# Used Car Project

## Project Description
I retrieved my data from Kaggle: https://www.kaggle.com/datasets/ananaymital/us-used-cars-dataset 
This is a large dataset about used cars. I will be creating a machine learning model to predict the price of used cars.

## Goals
- To discover the drivers of value of cars
- Use the drivers to develop a ML model that determines the value of cars
- Deliever a report to a technical data science team

In [None]:
import wrangle as w
import functions as f
import prepare as p

## Acquire
- data gathered from the Kaggle
- each row represents a vehicle
- each column represents a feature of the vehicle
- the data gathered from the database started at 3 million rows and 66 columns

## Prepare

### Prepare Actions:
- Removed columns that did not contain useful information
- Removed null values
- Checked that column data types were appropriate
- Split data into train, validate and test (approx. 60/20/20), stratifying on 'price'

## Data Dictionary

| Target Variable | Definition|
|-----------------|-----------|
| price | The total price of the vehicle |

| Feature  | Definition |
|----------|------------|
| back_legroom |  Legroom in the rear seat |
| body_type | Body type of the vehicle (Hatchback, Sedan, Convertible, etc.) |
| city | City where the car is listed |
| city_mpg | Fuel economy in city traffic (km/L) |
| daysonmarket | Number of days since vehicle was listed |
| cyl | Engine configuration (I4, V6, etc.) |
| displ | Engine displacement |
| dealer | Whether the seller is a dealer |
| front_legroom | Legroom for inches in the passenger seat |
| tank_size | Fuel tank's max capacity in gallons |
| fuel_type | Dominant type of fuel used in vehicle |
| accidents | Whether the vin has any accidents registered |
| hiway_mpg | Fuel economy in highway traffic (km/L) |
| horsepower | Horsepower of the vehicle |
| new | Whether the vehicle is new |
| length | Length of vehicle in inches |
| listed_date | Date the vehicle was first listed |
| model | Model of the car |
| seats | Number of seats in the vehicle |
| mileage | The odometer reading on the vehicle |
| owners | Number of owneres the vehicle has had |
| seller_rating | Rating of the seller |
| tran | Transmission type of the vehicle (Manual, Auto, etc.) |
| drive_type | The drive train of the vehicle (FWD, RWD, etc.) |
| wheelbase | Measurement of wheelbase in inches |
| width | Width of the vehicle in inches |
| year | Year the car was made |

In [None]:
# acquring and cleaning the data
cars = wrangle_cars()

# splitting the data into train, validate and test
train, val, test = p.train_val_test(cars)

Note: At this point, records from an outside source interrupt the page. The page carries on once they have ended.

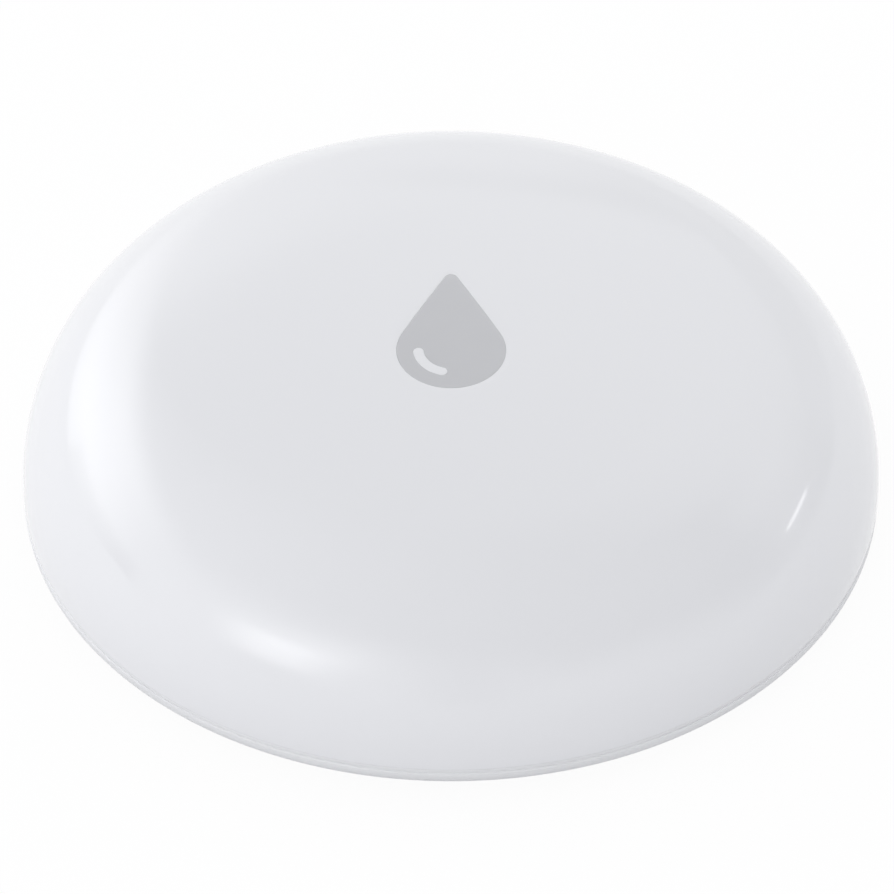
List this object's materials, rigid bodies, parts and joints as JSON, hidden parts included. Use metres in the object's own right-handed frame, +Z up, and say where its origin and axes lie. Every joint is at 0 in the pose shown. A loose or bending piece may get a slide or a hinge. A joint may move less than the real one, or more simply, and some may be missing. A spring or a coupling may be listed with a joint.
{
  "type": "water leak sensor",
  "caption": "White pebble-shaped floor sensor whose domed cover is its button, with a twist-lock battery lid and metal water probes underneath.",
  "frame": {"origin": "on the floor, under the middle of the disc, in the plane of the feet", "axes": "+Z up through the dome, -Y toward the side that the drop mark's round end faces, +X toward the right-hand probe"},
  "size_m": [0.05, 0.05, 0.015],
  "materials": {
    "gloss_shell": "smooth glossy moulded white",
    "base_shell": "fine satin moulded white",
    "grey_mark": "smooth light grey, flush with the shell",
    "clear_acrylic": "polished clear",
    "soft_seal": "soft pale grey silicone",
    "nickel_steel": "nickel plated sheet",
    "clear_insulator": "milky moulded insulator",
    "contact_strip": "plated spring strip",
    "probe_steel": "turned stainless",
    "pillar_brass": "turned brass",
    "screw_steel": "zinc plated",
    "board_laminate": "green lacquered laminate",
    "black_moulding": "black moulded resin",
    "lamp_body": "white moulded package",
    "antenna_ceramic": "fired ceramic",
    "capacitor_resin": "yellow moulded resin",
    "capacitor_ceramic": "fired brown ceramic"
  },
  "bodies": {
    "base": {"base_housing": "base_shell", "rim_gasket": "soft_seal", "battery_can": "nickel_steel", "battery_cap": "nickel_steel", "battery_gasket": "clear_insulator", "negative_contact": "contact_strip", "positive_contact": "contact_strip", "water_probe_left": "probe_steel", "water_probe_right": "probe_steel", "probe_seals": "soft_seal", "probe_pillars": "pillar_brass", "circuit_board": "board_laminate", "board_screws": "screw_steel", "switch_body": "black_moulding", "switch_frame": "nickel_steel", "switch_dome": "contact_strip", "switch_terminals": "contact_strip", "status_led": "lamp_body", "led_lens": "clear_acrylic", "radio_chip": "black_moulding", "crystal": "nickel_steel", "chip_antenna": "antenna_ceramic", "reservoir_capacitor": "capacitor_resin", "small_capacitors": "capacitor_ceramic", "small_resistors": "black_moulding"},
    "cover": {"top_cover": "gloss_shell", "drop_mark": "grey_mark", "light_guide": "clear_acrylic"},
    "plunger": {"switch_plunger": "black_moulding"},
    "battery_lid": {"battery_cover": "base_shell", "battery_cover_seal": "soft_seal"}
  },
  "joints": [
    {"name": "cover_press", "type": "slide", "parent": "base", "child": "cover", "axis": [0, 0, -1], "range_m": [0, 0.0002], "stiffness_N_per_m": 6000, "springref_m": -0.0002, "deforming": ["rim_gasket"]},
    {"name": "switch_plunger_travel", "type": "slide", "parent": "base", "child": "plunger", "axis": [0, 0, -1], "range_m": [0, 0.0002], "deforming": ["switch_dome"]},
    {"name": "battery_cover_twist", "type": "hinge", "parent": "base", "child": "battery_lid", "pos_m": [0, 0, 0.0006], "axis": [0, 0, 1], "range_deg": [0, 40]}
  ],
  "couplings": [
    {"joint": "switch_plunger_travel", "follows": "cover_press", "ratio": 1}
  ]
}
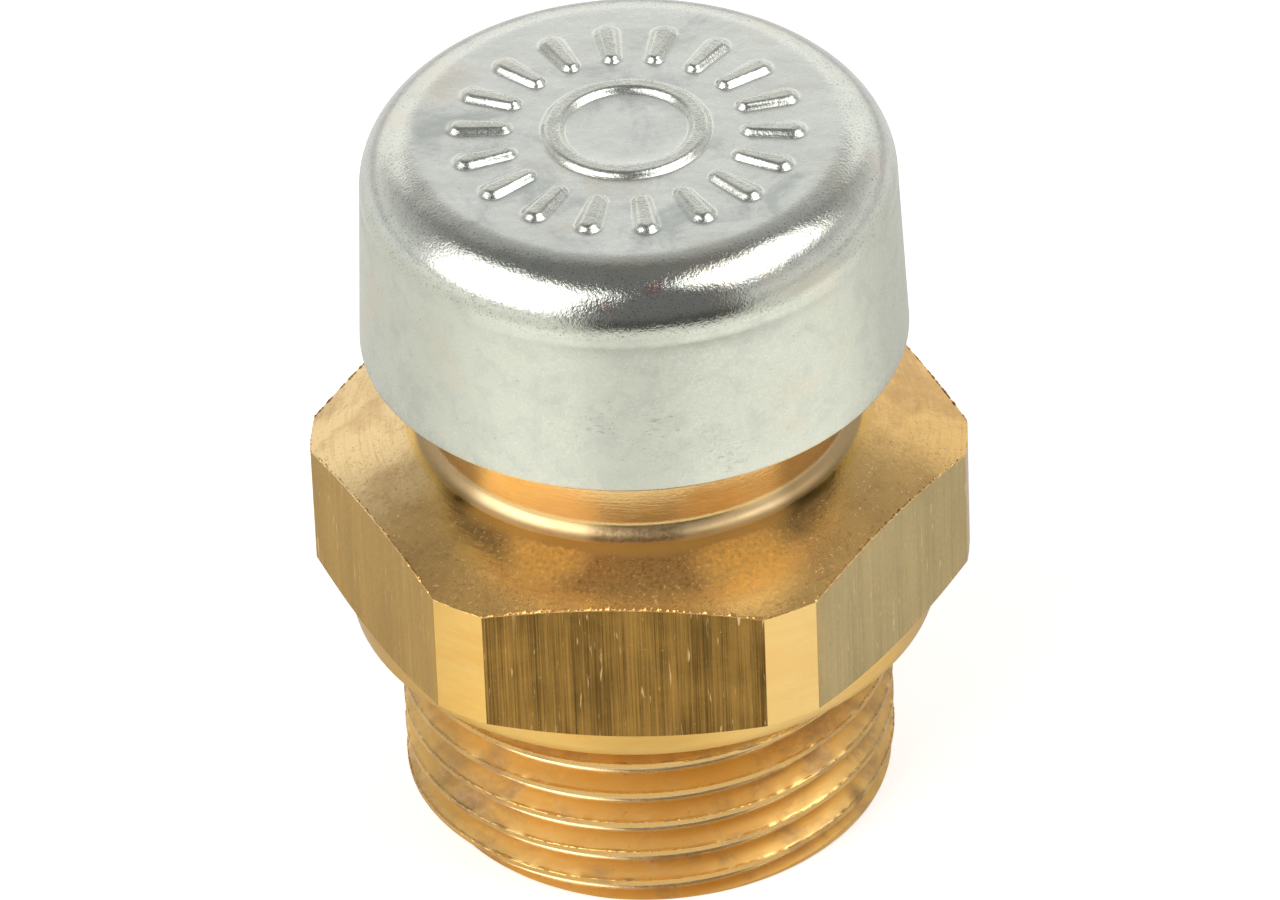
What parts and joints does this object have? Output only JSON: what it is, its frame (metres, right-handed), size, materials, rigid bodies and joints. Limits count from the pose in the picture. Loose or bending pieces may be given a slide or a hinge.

# taking a quick look at the data
train.head()

## Does horsepower affect the price of the vehicle?

**Ho: Horsepower and price are independent of each other.**  
**Ha: Horsepower and price are related.**
- determine if the horsepower and price are related
- confidence interval of 95%
- alpha of .05

In [None]:
# visualization of horsepower compared to price in a relplot
f.horsepower_plot(train, 'horsepower','price')

In [None]:
# Pearsonr stats test to determine if the two variables are related.
f.pearson_test(train, 'horsepower')

## Takeaways:

- The stats test rejects the null therefore horsepower and price are related.
- In this graph we can see there is a positive correlation between horsepower and price.

## Does mileage affect price of the vehicle?
**Ho: The mileage and price of the vehicle are indpendent of each other.**  
**Ha: Mileage and price are related.**

- determine if mileage and price are related
- confidence interval of 95%
- alpha of .05

In [None]:
# visualizing the price of the vehicle based on mileage
f.mileage_plot(train, 'mileage', 'price')

In [None]:
# testing for a relationship between mileage and price
f.pearson_test(train, 'mileage')

## Takeways:

- The stats test proves that there is a relationship between mileage and price of a vehicle.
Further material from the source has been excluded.